No caso, até no subtítulo já se distorce
a suposta declaração: "EUA aterrorizaram Antero
de Quental". Por isso tenho o cuidado de frisar que o meu
comentário visa a notícia publicada no jornal.
Não sei de onde terá vindo essa
informação. A grande fonte para todo e qualquer
dado biográfico sobre Antero é essa extraordinária
obra de José Bruno Carreiro, Antero de Quental - Subsídios
para a sua Biografia, a melhor biografia que em português
já me foi dado ler e creio que uma das mais desconhecidas,
por as duas edições terem sido publicadas em Ponta
Delgada, com distribuição limitadíssima.
Bruno Carreiro indica que a única referência feita
por Antero à sua visita à América do Norte
vem na Carta Autobiográfica. Tem meia linha e nenhum
adjectivo. Para descortinar o que se terá passado, o seu
biógrafo serve-se do opúsculo de António
Arroyo, A Viagem de Antero de Quental à América
do Norte, uma edição sem data da Renascença
Portuguesa, Porto.
Não é a ideia veiculada na citada
frase de Borges de Macedo que me ficou tanto da leitura dos Subsídios,
como do pequeno mas saboroso volume de Arroyo.
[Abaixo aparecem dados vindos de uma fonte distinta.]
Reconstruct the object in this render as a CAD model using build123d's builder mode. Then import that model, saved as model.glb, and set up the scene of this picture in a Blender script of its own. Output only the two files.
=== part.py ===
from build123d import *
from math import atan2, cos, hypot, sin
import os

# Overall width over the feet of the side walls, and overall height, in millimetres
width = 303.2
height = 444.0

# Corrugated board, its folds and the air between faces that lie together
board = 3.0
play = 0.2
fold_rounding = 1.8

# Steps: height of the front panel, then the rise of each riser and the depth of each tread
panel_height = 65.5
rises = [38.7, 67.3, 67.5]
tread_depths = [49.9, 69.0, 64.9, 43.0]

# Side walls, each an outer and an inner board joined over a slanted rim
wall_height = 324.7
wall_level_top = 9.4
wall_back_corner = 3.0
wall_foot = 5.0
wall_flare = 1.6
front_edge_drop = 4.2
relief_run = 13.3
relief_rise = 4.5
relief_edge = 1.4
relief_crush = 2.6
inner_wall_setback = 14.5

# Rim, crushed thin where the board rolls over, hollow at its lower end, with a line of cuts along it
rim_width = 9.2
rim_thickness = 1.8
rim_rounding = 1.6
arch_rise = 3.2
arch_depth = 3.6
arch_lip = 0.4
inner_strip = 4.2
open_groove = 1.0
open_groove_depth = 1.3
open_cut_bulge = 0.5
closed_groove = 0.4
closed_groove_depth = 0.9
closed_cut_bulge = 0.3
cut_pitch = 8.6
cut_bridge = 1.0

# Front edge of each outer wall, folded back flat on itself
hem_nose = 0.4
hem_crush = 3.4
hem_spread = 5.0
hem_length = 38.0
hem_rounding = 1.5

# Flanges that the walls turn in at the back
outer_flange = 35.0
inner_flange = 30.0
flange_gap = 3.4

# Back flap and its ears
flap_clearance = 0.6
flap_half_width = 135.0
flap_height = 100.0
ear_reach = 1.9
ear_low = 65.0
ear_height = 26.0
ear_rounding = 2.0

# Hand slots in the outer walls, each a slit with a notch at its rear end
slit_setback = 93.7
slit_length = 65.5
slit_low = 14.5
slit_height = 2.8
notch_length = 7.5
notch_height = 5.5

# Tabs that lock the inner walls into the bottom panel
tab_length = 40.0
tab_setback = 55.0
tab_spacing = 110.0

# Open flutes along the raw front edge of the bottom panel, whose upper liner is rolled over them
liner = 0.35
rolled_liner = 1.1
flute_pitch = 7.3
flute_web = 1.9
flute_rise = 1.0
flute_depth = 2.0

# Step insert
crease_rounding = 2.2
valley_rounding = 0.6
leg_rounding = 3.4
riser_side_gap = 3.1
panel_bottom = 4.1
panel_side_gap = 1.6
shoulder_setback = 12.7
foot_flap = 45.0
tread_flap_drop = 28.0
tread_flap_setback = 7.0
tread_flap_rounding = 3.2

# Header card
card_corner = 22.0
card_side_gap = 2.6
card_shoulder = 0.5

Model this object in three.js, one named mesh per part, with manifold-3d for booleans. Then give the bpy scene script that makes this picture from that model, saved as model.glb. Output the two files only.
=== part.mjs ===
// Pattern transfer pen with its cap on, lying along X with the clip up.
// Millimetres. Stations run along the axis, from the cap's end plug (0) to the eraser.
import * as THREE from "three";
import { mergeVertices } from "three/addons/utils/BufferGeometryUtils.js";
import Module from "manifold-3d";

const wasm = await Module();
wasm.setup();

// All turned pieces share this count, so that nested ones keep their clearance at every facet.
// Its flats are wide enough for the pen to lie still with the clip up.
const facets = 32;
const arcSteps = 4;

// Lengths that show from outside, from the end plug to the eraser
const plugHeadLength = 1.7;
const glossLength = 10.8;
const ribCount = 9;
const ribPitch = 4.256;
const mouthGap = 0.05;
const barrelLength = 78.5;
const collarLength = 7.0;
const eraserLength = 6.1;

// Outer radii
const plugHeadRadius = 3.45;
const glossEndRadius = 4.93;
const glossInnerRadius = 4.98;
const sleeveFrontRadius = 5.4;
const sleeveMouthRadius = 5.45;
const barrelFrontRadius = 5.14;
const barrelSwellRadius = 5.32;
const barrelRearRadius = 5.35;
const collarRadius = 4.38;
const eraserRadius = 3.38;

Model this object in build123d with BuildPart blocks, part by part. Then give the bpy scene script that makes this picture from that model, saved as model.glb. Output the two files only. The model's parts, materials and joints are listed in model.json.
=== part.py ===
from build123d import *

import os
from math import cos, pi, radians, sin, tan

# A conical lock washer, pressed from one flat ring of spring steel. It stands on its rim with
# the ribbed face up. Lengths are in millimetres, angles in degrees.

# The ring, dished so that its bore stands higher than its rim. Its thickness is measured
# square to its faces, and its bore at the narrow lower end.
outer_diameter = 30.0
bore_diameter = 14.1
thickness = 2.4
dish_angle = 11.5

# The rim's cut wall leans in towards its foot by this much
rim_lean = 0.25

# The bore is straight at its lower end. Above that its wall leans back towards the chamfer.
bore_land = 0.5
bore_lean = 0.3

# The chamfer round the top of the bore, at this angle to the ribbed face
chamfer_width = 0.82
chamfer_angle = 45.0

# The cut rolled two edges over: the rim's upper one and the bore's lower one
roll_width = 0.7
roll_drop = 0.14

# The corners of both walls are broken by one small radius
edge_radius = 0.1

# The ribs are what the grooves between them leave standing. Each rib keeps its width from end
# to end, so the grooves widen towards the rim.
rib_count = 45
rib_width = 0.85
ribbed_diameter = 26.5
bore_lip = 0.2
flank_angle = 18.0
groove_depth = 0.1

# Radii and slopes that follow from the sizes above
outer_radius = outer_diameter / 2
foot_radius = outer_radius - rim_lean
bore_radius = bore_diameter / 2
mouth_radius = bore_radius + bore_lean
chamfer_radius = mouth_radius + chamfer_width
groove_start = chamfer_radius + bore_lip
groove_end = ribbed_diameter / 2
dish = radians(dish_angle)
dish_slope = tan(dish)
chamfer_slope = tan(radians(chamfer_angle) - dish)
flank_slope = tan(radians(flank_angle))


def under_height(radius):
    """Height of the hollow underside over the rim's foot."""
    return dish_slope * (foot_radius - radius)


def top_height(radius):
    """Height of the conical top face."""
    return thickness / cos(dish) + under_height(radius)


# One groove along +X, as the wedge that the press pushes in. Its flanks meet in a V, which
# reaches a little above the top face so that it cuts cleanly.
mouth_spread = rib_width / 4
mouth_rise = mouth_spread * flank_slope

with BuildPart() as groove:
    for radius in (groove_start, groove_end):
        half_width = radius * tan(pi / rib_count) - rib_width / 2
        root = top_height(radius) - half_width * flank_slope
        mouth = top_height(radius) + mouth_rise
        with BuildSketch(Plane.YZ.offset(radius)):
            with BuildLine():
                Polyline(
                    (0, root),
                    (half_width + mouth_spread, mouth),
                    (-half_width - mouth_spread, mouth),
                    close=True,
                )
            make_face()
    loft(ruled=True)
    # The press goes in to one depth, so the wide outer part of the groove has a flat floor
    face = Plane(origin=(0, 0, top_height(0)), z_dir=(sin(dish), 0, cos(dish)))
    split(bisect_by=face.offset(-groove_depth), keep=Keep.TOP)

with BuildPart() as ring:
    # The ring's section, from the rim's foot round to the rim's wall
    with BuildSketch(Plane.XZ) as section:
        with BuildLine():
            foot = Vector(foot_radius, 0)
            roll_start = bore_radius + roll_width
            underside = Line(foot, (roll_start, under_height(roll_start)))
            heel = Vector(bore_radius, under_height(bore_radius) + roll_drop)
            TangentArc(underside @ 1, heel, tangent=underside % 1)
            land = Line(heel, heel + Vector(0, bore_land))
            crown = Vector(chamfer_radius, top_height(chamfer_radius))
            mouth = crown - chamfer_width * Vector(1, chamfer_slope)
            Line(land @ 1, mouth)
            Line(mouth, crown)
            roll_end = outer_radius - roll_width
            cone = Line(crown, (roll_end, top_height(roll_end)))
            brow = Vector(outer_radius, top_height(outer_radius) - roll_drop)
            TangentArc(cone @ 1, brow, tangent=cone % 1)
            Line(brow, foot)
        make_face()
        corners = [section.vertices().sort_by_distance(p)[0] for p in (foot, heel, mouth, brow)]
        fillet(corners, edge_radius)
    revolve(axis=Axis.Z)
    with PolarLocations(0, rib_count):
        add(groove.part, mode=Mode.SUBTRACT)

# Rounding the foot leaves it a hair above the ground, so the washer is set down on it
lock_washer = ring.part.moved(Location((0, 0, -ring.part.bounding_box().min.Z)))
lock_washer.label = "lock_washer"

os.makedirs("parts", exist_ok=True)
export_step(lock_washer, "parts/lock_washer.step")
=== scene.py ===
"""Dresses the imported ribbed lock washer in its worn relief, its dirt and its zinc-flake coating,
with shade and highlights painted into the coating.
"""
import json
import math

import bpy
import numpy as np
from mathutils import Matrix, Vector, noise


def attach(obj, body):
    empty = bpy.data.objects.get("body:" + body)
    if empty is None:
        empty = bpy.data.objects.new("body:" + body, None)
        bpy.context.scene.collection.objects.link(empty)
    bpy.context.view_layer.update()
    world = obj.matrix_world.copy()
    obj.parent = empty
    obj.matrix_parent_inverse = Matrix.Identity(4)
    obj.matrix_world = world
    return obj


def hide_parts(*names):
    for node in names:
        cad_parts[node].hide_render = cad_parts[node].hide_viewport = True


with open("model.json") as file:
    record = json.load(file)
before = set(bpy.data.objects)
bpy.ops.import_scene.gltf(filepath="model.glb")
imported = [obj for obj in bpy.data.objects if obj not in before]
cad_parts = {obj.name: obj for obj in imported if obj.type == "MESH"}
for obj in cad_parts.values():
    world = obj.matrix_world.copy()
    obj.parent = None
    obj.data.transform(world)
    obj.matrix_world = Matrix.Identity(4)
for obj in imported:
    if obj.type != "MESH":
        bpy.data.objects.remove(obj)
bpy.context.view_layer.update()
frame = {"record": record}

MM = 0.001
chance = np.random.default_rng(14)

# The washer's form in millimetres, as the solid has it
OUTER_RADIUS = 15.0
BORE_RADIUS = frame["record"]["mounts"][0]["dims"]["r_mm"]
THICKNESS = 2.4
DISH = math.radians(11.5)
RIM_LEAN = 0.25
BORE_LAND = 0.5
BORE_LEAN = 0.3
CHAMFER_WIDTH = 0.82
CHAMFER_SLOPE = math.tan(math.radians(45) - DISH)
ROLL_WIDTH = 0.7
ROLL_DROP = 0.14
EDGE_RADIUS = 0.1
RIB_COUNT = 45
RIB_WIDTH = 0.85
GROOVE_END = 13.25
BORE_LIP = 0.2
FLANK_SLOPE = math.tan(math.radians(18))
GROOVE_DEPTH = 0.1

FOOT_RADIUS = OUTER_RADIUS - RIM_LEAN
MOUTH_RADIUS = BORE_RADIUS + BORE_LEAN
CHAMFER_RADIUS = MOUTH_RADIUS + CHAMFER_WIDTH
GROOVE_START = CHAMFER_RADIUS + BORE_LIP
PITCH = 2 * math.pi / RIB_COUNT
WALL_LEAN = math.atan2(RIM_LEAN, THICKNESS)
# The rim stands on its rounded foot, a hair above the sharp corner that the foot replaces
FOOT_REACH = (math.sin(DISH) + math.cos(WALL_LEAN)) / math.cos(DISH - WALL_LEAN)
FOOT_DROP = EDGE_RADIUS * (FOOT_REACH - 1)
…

Antero foi no barco de carga de um amigo. Esteve
primeiro na Nova Escócia, mas andava muito mal de saúde.
Em Nova Iorque, a segunda e última paragem no continente
norte-americano, saiu muito poucas vezes do barco, onde tinha
de ficar em posição horizontal, por não poder
reter os alimentos. Entretinha-se a estudar alemão. Passeou
pelo Central Park e visitou uma exposição industrial,
mas pouco mais se sabe. De impressões directas da boca
de Antero, nicles. Andava tão definhado que o seu amigo
e capitão do barco Joaquim Negrão, bem como os tripulantes
do "Carolina", recearam que se apagasse mesmo ali.
Ao que parece, chegou no entanto a ter intenções
de ficar. Ponderou uma oferta para ensinar português ao
filho dum banqueiro riquíssimo que tinha interesses no
Brasil. Chegou mesmo a dizer que sim e combinou tratar das condições
do contrato. "Mas dias depois, como se achasse mais doente
e receasse não ter forças para bem desempenhar o
cargo de professor, declarou que desistia, que declinava a oferta."
Pelo menos assim conta Arroyo. E acrescenta que Antero estava
sem dinheiro nenhum, mas não quis aceitar um empréstimo
do amigo, por não saber se viveria o tempo suficiente para
lho pagar. Outra razão para se remeter ao barco, em vez
de, sem vintém, se aventurar pela cidade.
Foi de uma conversa com o engenheiro Mariano
Machado de Faria e Maia, conterrâneo de Antero, que António
Arroyo obteve a opinião de que as impressões de
Antero sobre a América não estariam muito longe
das de Herbert Spencer: "Reconhecia altamente a sua grandeza
e compreendia-lhe as causas, mas admirava-a mais do que a estimava.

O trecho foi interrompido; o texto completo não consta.